[First Across the Continent by Noah Brooks]@TWC D-Link book
First Across the Continent

CHAPTER XIX -- With Faces turned Homeward
5/21

There are also great numbers of snakes resembling our garter-snakes in appearance, and like them not poisonous.

Our hunters brought in three deer, a goose, some ducks, an eagle, and a tiger-cat.
Such is the extreme voracity of the vultures, that they had devoured in the space of a few hours four of the deer killed this morning; and one of our men declared that they had besides dragged a large buck about thirty yards, skinned it, and broken the backbone." The vulture here referred to is better known as the California condor, a great bird of prey which is now so nearly extinct that few specimens are ever seen, and the eggs command a great price from those who make collections of such objects.

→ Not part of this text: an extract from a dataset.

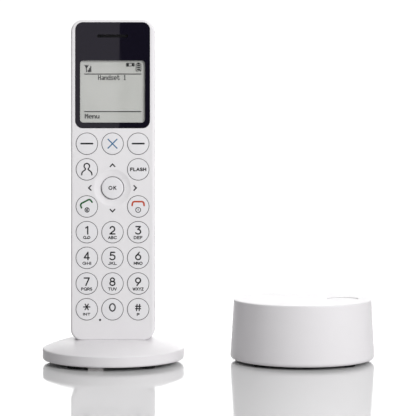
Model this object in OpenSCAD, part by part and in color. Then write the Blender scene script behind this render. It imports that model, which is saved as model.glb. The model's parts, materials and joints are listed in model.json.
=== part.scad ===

A condor killed by one of the hunters of the Lewis and Clark expedition measured nine feet and six inches from tip to tip of its wings, three feet and ten inches from the point of the bill to the end of the tail, and six inches and a half from the back of the head to the tip of the beak.

Very few of the condors of the Andes are much larger than this, though one measuring eleven feet from tip to tip has been reported.
While camped at Quicksand, or Sandy River, the party learned that food supplies up the Columbia were scarce.

The journal says that the Indians met here were descending the river in search of food.